▶ **RECORDS FOR THIS EXERCISE**
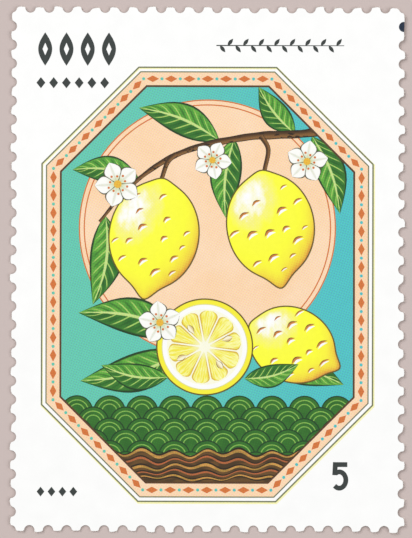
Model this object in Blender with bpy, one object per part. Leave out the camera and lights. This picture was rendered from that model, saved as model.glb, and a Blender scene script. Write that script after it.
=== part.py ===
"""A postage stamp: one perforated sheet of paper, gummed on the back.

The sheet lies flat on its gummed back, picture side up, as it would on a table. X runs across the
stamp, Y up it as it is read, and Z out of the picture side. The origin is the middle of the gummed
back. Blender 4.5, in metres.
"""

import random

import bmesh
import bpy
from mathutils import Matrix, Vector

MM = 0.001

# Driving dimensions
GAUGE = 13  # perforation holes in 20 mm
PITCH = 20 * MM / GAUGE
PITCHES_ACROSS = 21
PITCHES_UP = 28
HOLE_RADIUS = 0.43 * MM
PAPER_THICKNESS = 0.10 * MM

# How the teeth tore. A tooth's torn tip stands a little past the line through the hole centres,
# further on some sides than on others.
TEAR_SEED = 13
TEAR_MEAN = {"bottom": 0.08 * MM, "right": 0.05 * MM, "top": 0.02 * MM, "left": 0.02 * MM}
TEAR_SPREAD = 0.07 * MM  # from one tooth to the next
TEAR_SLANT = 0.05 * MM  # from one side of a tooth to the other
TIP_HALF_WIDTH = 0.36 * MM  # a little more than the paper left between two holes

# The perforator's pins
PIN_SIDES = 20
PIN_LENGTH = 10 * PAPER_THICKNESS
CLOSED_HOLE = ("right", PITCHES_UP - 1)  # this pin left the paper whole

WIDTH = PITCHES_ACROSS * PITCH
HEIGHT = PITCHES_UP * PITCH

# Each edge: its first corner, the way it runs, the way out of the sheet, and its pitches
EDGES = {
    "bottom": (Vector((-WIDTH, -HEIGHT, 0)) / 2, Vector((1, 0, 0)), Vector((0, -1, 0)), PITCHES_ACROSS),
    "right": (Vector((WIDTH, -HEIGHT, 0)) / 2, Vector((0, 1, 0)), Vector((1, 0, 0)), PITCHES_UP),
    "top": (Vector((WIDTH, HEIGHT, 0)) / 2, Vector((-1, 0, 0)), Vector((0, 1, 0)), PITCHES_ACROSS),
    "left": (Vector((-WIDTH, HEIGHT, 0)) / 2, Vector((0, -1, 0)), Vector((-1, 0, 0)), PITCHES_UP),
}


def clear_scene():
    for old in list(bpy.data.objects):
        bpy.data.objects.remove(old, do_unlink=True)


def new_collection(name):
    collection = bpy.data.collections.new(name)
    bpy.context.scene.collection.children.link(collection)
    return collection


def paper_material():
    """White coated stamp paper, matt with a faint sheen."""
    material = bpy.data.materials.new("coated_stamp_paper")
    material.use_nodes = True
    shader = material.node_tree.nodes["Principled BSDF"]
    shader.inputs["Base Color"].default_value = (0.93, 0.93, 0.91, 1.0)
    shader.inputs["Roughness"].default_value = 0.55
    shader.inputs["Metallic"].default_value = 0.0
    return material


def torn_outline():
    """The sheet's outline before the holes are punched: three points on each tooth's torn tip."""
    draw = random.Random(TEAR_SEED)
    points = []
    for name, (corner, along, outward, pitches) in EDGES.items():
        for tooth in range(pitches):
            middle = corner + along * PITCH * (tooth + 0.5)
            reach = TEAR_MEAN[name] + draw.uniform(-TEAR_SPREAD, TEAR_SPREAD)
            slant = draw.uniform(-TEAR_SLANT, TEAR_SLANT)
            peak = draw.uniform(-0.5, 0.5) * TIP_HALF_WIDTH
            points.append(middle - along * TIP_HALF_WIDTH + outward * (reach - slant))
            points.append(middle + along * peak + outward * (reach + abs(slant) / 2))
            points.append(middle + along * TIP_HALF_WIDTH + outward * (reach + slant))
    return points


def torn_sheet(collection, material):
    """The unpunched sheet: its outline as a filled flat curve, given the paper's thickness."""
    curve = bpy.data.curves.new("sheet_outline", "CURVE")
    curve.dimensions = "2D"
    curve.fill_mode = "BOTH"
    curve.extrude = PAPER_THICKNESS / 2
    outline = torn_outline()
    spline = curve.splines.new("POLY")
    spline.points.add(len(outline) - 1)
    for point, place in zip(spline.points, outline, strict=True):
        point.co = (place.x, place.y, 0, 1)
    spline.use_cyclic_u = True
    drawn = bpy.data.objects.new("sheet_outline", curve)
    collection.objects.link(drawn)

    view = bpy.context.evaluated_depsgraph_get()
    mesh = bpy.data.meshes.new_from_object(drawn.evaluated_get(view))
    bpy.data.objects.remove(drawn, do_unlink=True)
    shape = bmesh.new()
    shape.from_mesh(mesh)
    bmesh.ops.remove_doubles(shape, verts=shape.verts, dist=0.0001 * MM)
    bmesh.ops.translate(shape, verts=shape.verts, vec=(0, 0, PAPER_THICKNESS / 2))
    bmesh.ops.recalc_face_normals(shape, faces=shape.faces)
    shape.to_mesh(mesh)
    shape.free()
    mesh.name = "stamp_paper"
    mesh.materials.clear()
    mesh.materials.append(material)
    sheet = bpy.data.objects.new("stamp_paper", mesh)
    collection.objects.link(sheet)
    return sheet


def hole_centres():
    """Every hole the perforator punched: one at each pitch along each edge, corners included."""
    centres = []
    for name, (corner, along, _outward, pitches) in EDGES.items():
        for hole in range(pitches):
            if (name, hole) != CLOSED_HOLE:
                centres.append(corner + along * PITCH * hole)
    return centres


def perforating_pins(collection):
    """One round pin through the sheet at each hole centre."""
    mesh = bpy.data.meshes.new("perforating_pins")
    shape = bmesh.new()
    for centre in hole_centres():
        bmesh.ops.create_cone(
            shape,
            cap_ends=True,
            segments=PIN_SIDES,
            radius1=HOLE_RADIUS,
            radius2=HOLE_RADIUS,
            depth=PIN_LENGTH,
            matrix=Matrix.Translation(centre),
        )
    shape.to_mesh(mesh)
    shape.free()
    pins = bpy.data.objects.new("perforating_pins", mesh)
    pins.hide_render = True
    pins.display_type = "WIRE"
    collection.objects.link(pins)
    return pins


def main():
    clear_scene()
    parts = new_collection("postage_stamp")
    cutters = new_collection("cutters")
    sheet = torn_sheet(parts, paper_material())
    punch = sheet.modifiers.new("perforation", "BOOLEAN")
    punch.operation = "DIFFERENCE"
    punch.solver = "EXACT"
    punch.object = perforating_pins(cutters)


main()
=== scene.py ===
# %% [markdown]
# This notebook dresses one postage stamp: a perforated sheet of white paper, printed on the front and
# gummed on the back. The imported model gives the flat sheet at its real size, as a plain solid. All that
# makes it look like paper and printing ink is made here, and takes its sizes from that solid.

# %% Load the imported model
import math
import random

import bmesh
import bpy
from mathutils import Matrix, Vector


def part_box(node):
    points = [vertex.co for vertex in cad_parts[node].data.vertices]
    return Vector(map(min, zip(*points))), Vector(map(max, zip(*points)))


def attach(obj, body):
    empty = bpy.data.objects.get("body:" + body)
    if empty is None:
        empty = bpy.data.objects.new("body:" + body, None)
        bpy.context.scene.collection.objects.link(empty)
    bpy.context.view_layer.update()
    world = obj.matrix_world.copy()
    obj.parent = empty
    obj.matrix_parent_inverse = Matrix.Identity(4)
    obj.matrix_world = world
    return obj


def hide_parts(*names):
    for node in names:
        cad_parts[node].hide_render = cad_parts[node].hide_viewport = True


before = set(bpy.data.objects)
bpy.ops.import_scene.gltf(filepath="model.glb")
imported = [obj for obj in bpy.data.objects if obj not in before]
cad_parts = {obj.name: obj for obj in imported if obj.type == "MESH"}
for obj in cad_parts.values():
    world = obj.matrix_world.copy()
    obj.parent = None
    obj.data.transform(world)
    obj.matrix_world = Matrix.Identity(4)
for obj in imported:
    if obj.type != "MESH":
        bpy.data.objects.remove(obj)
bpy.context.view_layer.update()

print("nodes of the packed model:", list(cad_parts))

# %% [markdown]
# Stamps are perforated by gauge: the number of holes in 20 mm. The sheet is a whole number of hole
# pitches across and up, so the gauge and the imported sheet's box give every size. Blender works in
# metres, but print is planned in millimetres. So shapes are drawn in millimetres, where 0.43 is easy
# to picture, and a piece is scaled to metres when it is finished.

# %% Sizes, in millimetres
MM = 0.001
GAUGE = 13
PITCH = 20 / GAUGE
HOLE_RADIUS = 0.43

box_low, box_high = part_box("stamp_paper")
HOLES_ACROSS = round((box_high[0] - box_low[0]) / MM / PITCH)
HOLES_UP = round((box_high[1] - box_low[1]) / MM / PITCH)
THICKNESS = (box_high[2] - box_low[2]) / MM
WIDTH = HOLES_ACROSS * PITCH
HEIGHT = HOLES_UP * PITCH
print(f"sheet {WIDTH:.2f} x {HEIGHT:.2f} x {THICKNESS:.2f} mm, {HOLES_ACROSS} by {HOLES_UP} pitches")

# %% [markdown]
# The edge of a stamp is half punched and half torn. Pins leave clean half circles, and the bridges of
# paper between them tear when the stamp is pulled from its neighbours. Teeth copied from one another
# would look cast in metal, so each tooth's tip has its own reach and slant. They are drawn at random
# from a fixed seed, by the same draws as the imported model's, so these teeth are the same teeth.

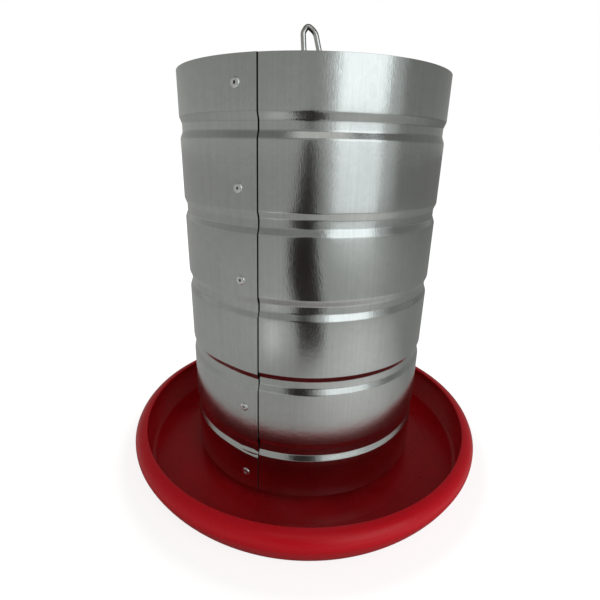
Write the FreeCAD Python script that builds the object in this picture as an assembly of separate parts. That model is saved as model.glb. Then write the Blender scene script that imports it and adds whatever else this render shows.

▶ **EXERCISE DESCRIPTION**
Output exactly one stretch of the listing: from the line containing "sheet = torn_sheet(parts, paper_material())" through the line containing "points = [vertex.co", both end lines included.

▶ **ANSWER FOR THE TASK**
    sheet = torn_sheet(parts, paper_material())
    punch = sheet.modifiers.new("perforation", "BOOLEAN")
    punch.operation = "DIFFERENCE"
    punch.solver = "EXACT"
    punch.object = perforating_pins(cutters)


main()
=== scene.py ===
# %% [markdown]
# This notebook dresses one postage stamp: a perforated sheet of white paper, printed on the front and
# gummed on the back. The imported model gives the flat sheet at its real size, as a plain solid. All that
# makes it look like paper and printing ink is made here, and takes its sizes from that solid.

# %% Load the imported model
import math
import random

import bmesh
import bpy
from mathutils import Matrix, Vector


def part_box(node):
    points = [vertex.co for vertex in cad_parts[node].data.vertices]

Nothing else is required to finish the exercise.